- Exercise brief: Starting with the first line and ending with the line that holds "finish: the plating of the loops.", repeat the material exactly.
### Records supplied ###
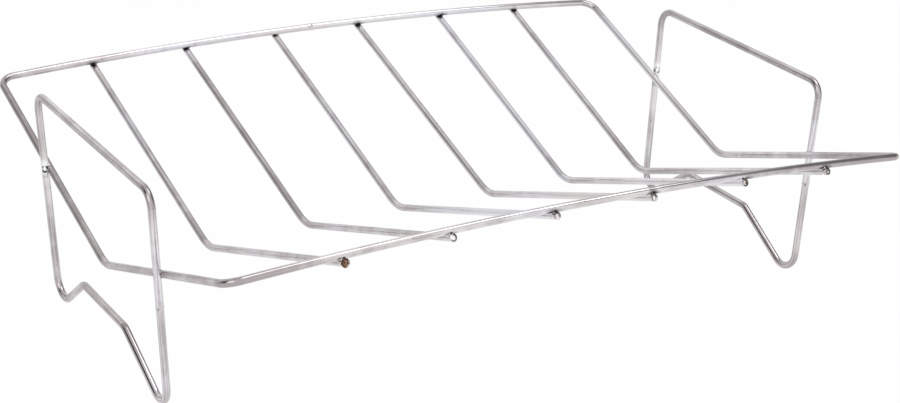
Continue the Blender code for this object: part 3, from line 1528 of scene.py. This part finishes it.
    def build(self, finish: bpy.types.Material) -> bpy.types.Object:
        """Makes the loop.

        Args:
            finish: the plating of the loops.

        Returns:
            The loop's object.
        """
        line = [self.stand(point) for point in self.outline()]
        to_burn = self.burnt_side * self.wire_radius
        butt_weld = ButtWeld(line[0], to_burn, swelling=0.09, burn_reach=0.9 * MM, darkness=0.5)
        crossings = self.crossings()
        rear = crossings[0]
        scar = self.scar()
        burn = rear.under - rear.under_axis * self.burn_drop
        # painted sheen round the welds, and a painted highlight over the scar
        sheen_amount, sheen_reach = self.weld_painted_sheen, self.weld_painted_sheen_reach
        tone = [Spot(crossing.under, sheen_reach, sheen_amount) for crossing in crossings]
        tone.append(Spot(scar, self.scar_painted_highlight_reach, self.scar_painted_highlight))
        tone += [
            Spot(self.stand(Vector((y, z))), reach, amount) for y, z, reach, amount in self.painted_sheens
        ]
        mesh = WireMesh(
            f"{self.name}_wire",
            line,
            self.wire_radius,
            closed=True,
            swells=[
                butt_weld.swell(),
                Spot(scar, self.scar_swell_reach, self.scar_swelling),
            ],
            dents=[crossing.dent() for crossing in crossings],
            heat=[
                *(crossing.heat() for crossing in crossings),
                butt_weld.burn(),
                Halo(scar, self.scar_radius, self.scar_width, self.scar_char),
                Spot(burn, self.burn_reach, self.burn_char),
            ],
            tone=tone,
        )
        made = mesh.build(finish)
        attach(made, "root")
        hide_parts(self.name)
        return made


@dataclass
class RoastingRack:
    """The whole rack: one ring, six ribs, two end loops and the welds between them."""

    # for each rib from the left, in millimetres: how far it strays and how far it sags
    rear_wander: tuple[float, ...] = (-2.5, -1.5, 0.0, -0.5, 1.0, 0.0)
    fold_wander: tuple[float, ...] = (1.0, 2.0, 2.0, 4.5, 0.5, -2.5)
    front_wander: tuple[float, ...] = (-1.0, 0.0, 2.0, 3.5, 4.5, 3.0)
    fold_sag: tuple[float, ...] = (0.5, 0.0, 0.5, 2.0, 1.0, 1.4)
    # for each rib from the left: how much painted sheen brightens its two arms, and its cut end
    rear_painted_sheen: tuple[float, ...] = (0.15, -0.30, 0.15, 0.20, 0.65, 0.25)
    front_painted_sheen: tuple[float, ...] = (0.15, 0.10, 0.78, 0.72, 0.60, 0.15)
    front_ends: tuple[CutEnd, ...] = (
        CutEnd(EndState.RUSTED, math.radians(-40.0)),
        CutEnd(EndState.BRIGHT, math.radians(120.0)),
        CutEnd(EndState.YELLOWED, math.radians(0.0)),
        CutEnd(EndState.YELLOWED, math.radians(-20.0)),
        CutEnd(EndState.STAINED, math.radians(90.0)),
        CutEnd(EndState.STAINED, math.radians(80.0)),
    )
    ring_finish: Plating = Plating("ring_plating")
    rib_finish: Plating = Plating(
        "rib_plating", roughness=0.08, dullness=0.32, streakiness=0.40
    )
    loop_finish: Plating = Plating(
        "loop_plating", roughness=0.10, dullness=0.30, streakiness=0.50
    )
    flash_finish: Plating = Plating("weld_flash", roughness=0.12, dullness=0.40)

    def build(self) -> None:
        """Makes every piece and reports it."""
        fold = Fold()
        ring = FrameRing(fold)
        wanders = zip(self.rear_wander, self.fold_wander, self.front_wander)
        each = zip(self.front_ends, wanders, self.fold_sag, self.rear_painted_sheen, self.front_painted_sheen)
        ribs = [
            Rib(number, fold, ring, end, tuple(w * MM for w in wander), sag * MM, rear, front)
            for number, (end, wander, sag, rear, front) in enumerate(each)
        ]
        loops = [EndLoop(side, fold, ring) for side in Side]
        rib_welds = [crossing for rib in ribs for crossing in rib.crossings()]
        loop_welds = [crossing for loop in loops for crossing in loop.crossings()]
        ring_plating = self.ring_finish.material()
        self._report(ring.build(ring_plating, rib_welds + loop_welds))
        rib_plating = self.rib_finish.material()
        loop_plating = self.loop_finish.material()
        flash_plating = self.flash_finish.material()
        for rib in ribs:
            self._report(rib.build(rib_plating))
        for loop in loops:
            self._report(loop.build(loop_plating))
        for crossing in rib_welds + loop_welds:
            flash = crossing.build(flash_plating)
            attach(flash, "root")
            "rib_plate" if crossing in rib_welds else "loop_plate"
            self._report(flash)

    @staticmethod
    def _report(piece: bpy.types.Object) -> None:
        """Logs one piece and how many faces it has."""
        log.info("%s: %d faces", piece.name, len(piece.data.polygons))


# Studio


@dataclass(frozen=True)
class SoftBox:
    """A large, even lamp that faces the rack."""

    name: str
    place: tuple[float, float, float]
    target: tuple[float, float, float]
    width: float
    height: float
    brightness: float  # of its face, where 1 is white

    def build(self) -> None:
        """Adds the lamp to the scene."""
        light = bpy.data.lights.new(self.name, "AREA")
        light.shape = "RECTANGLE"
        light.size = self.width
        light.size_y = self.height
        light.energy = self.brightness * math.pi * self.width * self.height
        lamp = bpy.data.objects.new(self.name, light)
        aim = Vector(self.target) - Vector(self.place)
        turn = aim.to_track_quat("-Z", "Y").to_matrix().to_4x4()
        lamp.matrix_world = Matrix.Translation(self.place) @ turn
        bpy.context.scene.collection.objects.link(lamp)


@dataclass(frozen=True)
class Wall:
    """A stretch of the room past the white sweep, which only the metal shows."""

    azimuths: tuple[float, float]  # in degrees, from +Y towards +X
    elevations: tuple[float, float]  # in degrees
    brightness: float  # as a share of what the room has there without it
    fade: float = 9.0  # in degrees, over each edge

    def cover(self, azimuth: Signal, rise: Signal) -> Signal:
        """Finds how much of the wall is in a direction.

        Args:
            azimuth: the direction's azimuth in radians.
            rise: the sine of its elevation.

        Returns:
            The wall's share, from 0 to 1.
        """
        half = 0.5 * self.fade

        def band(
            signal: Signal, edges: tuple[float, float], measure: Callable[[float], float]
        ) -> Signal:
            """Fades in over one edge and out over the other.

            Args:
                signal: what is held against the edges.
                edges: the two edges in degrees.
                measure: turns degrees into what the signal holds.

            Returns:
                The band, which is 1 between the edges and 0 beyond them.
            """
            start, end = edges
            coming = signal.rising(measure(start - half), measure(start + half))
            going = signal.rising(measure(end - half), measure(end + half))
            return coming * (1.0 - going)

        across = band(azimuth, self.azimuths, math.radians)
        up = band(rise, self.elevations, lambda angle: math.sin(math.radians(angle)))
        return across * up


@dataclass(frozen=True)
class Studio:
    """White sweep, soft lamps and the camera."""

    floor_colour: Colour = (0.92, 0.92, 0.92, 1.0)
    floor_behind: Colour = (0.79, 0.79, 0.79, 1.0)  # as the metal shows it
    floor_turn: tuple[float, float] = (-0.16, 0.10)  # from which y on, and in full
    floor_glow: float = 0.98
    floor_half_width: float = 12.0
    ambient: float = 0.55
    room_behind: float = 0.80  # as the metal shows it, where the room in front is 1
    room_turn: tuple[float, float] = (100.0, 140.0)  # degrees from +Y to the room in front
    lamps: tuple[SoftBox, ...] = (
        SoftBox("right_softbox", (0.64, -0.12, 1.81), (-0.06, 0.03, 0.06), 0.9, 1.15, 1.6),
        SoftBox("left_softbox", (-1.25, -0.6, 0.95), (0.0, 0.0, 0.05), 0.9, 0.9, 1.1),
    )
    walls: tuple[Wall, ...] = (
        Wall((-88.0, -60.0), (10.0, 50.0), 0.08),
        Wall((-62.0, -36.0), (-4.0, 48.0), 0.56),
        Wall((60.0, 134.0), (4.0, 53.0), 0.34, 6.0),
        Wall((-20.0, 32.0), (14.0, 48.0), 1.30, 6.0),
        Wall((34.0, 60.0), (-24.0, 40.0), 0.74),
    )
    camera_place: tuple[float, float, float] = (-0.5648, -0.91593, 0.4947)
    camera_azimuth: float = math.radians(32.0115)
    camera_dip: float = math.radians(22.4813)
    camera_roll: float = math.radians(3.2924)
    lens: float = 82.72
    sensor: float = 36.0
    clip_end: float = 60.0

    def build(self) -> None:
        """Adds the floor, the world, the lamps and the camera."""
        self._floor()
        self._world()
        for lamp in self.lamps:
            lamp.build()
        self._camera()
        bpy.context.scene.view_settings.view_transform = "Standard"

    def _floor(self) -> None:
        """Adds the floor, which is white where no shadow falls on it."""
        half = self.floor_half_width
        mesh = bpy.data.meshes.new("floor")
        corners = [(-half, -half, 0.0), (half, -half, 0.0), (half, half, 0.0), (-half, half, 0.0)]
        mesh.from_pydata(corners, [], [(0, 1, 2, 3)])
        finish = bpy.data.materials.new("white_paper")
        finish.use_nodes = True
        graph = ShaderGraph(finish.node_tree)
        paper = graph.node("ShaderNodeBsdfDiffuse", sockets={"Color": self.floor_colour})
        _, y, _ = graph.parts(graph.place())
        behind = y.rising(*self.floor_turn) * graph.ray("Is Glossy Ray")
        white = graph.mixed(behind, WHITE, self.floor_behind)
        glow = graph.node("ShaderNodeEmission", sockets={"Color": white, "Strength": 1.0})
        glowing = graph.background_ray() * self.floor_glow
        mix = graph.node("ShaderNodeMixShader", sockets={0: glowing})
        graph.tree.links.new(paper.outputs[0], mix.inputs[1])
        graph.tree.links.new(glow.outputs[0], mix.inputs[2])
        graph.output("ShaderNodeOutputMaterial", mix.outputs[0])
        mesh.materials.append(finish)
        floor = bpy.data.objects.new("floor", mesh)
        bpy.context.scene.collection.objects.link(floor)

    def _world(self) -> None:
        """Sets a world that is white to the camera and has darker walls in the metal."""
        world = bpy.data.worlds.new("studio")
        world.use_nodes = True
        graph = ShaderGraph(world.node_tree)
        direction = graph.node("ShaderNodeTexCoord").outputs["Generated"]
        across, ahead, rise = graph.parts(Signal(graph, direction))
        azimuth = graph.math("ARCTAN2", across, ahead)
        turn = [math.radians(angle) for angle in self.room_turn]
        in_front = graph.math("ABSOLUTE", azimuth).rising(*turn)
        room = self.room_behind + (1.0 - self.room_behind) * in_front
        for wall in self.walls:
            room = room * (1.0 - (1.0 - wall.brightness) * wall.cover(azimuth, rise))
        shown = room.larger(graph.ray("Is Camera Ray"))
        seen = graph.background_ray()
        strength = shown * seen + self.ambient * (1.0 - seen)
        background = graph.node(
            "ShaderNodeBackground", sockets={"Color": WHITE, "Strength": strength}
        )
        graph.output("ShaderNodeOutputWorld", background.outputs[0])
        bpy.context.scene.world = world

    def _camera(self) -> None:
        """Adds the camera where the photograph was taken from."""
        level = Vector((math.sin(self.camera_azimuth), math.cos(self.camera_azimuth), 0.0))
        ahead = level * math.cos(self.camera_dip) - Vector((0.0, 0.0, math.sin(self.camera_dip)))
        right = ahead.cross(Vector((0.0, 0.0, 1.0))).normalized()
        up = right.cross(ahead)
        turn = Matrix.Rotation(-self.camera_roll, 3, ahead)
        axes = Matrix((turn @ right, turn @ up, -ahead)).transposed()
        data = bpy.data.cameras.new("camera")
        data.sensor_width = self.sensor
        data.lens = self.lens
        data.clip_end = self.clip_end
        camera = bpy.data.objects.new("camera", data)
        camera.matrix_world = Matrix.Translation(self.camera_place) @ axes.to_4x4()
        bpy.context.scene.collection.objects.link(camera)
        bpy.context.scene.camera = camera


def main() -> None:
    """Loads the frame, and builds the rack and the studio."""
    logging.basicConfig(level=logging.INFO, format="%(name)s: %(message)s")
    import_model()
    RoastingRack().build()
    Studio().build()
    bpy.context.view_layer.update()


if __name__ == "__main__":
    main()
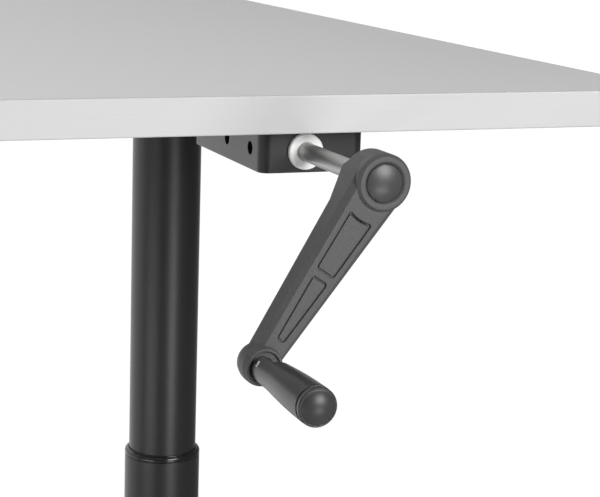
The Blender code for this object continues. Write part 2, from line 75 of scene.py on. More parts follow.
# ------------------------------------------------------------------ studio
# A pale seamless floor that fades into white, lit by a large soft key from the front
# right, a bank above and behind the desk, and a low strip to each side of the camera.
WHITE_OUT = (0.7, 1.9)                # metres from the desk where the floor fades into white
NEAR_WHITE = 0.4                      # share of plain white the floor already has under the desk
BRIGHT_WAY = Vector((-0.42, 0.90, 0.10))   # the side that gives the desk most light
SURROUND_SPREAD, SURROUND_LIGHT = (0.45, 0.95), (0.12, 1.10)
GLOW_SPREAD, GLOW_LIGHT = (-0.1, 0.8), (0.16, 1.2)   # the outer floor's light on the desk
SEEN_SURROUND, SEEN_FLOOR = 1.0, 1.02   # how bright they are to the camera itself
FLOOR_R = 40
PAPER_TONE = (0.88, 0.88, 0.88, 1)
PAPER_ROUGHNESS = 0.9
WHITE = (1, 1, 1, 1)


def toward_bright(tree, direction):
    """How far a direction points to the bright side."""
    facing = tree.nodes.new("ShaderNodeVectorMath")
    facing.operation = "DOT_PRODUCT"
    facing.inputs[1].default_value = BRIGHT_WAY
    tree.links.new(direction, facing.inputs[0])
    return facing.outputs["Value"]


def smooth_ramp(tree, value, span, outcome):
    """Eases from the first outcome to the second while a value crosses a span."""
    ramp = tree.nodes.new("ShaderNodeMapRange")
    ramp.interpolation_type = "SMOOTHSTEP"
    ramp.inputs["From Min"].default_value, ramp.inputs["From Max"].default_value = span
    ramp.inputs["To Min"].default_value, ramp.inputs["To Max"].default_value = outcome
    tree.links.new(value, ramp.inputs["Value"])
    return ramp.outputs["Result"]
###
- Response:
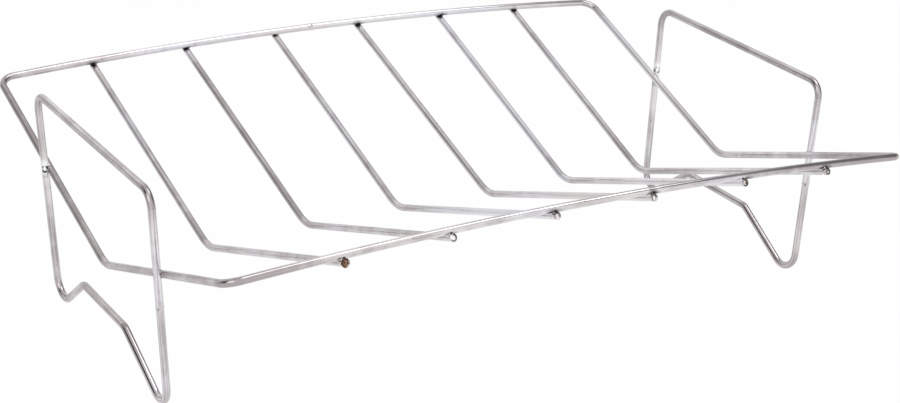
Continue the Blender code for this object: part 3, from line 1528 of scene.py. This part finishes it.
    def build(self, finish: bpy.types.Material) -> bpy.types.Object:
        """Makes the loop.

        Args:
            finish: the plating of the loops.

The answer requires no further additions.